Geht es der Schweiz wirklich so gut, wie Christoph Blocher behauptet?
ZÜRICH. Unsere Europapolitik steht still – für Christoph Blocher kein Problem, für einige Branchen allerdings schon.
Wo das Problem sei, fragte AltBundesrat Christoph Blocher an der EU-Debatte, die 20 Minuten am Dienstag organisiert hatte. Der Schweiz gehe es gut, das Fehlen eines Rahmenabkommens sei darum nicht zu beklagen. Wirtschaftsvertreter sehen das anders, denn einige Branchen und Institutionen haben Probleme. Hier die wichtigsten:
■ Bildung: Die EU hat die Schweiz aus ihrem Forschungsprogramm Horizon Europe ausgeschlossen. Laut Patrick Dümmler von Avenir Suisse haben Schweizer Hochschulen Mühe, die besten Köpfe unter den Professoren anzuheuern, weil sie aus der Schweiz heraus nun weniger gut netzwerken und sich international messen können. Und Corinne Feuz, Sprecherin der EPFL, sagt: «Wir beobachten, dass unsere besten Forscher abgeworben werden von Universitäten in der EU.»

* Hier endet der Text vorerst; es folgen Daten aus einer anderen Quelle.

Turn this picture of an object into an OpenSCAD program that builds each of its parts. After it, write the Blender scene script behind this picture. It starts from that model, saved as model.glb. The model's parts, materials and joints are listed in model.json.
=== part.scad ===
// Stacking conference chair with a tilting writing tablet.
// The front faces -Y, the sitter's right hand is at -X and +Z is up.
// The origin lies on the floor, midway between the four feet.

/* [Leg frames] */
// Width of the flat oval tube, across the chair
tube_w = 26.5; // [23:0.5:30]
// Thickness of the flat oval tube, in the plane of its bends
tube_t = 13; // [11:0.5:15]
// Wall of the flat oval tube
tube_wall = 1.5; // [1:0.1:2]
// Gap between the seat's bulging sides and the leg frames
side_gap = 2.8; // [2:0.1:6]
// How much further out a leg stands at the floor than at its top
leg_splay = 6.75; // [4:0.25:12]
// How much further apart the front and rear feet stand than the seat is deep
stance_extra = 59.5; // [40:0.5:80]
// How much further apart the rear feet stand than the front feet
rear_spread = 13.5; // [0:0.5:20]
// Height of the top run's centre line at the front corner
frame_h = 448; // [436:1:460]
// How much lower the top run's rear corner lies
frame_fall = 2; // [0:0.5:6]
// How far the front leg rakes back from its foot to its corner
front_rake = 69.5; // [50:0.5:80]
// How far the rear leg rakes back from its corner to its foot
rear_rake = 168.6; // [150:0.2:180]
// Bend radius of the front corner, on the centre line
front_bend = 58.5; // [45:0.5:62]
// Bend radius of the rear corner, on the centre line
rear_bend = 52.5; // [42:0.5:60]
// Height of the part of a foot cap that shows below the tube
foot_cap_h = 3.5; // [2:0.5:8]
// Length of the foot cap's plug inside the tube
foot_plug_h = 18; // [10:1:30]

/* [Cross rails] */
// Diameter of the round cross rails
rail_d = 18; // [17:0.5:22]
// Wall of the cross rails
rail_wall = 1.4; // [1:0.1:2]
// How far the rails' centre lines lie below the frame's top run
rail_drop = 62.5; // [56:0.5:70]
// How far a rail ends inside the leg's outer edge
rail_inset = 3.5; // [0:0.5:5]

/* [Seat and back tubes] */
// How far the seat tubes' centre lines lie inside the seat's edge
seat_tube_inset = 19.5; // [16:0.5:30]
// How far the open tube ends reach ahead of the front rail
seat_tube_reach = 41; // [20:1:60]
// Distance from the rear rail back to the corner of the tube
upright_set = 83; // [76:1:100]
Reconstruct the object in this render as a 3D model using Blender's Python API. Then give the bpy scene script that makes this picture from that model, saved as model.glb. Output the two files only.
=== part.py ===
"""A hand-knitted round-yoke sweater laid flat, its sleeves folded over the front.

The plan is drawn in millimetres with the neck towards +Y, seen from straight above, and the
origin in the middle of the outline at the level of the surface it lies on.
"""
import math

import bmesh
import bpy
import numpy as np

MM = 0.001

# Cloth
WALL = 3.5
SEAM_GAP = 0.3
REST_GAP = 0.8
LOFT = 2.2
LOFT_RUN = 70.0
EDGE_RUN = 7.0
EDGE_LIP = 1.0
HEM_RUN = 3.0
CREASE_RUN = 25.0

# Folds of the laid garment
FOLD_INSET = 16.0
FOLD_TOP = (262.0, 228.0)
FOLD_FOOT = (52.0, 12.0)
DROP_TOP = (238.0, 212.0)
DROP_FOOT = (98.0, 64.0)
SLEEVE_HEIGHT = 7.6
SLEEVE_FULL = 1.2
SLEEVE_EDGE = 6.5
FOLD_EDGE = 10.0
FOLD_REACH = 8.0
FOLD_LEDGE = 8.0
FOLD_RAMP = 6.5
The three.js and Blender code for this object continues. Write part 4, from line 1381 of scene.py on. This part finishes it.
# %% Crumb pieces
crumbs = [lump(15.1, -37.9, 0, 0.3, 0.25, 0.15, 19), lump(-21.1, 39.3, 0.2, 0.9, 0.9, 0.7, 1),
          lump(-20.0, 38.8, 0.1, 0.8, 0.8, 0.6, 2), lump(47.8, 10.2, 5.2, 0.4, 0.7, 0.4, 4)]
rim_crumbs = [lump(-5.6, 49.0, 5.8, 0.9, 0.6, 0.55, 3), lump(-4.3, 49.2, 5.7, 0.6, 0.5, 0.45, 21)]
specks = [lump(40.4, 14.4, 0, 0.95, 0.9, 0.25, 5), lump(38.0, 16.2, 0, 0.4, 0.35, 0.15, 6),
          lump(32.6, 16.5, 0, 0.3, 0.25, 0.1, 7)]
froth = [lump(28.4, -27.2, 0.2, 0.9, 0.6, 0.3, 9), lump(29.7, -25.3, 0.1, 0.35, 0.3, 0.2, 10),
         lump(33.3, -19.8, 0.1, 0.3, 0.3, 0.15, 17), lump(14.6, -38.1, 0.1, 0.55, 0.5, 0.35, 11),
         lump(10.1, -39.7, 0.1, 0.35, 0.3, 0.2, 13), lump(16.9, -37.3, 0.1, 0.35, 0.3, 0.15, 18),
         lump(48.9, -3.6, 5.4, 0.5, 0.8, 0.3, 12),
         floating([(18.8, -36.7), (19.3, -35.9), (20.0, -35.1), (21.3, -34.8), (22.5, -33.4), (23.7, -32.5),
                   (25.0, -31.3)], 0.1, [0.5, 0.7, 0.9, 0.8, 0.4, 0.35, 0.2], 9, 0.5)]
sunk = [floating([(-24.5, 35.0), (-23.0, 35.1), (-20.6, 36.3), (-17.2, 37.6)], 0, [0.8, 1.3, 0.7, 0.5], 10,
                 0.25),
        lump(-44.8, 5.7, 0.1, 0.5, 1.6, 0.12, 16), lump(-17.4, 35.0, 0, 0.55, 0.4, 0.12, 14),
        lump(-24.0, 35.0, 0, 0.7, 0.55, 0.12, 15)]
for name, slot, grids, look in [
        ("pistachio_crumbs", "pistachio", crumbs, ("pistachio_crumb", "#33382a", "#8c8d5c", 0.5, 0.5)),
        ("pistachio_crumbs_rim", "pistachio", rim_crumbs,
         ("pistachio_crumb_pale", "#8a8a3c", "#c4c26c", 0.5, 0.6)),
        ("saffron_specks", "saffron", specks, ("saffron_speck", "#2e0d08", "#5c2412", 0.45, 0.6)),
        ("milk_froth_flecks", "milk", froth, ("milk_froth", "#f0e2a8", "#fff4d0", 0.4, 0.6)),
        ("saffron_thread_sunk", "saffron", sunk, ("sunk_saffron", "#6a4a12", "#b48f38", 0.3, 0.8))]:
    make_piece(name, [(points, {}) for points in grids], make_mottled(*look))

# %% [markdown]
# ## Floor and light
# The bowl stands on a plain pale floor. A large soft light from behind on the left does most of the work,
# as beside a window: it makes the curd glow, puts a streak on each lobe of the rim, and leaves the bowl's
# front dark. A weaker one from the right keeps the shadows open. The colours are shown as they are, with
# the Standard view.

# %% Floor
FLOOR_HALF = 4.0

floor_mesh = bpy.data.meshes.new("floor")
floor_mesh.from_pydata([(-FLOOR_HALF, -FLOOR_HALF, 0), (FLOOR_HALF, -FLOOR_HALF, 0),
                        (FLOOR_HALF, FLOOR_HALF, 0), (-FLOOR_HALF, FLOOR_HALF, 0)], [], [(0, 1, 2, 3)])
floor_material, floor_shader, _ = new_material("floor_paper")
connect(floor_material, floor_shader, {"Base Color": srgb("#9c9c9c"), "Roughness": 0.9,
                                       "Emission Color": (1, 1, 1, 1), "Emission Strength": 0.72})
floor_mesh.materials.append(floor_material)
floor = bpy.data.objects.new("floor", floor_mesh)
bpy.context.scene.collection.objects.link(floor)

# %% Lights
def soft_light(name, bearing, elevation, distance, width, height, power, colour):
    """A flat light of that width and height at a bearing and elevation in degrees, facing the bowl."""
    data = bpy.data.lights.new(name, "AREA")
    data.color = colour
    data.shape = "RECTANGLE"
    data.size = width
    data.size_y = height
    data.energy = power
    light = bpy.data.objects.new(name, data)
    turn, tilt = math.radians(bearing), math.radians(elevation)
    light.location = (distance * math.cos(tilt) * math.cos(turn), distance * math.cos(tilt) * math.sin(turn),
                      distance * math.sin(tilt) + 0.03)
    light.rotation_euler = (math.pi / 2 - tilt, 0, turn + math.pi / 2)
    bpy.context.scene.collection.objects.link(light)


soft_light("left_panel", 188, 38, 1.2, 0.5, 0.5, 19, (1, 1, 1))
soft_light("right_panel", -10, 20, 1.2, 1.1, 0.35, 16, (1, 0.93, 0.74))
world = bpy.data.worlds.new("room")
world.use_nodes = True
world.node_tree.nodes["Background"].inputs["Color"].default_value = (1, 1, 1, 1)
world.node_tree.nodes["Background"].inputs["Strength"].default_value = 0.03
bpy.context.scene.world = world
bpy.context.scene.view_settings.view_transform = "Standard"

■ Medizinaltechnik und Diagnostika: Produkte wie künstliche Hüftgelenke, Implantate, aber auch Heftpflaster und Fiebermesser mussten früher nur einmal zertifiziert werden. Nun braucht es für in der Schweiz produzierte Güter eine zweite Zertifizierung durch eine EUStelle. Avenir Suisse schätzt die einmalig anfallenden Kosten auf 110 Millionen Franken für die ganze Branche. «Was man aber nicht in Zahlen sieht, ist, dass neue Produktionsstrassen heute in Ostdeutschland angesiedelt werden statt in der Schweiz.»
■ Maschinen: Die EU verabschiedet wohl noch dieses Jahr die neue Maschinenrichtlinie. Damit wird der Marktzugang für Schweizer Hersteller erschwert. Laut Swissmem hat die Branche 2021 für 39,1 Milliarden Franken in die EU exportiert.
■ Strom: Die EU fordert zwei Dinge für ein neues Stromabkommen: ein institutionelles Rahmenabkommen und die Liberalisierung des Schweizer Strommarktes. Beides ist in weiter Ferne. Dümmler: «Vielleicht braucht es in der Schweiz einen längeren Stromunterbruch, bis wir erwachen.»
Wie gehts weiter? Dümmler spricht von einer «Erosion» der bilateralen Beziehungen. Vielleicht in fünf oder zehn Jahren würden wir die Einbussen an Standortattraktivität schmerzhaft spüren, so Monika Rühl von Economiesuisse.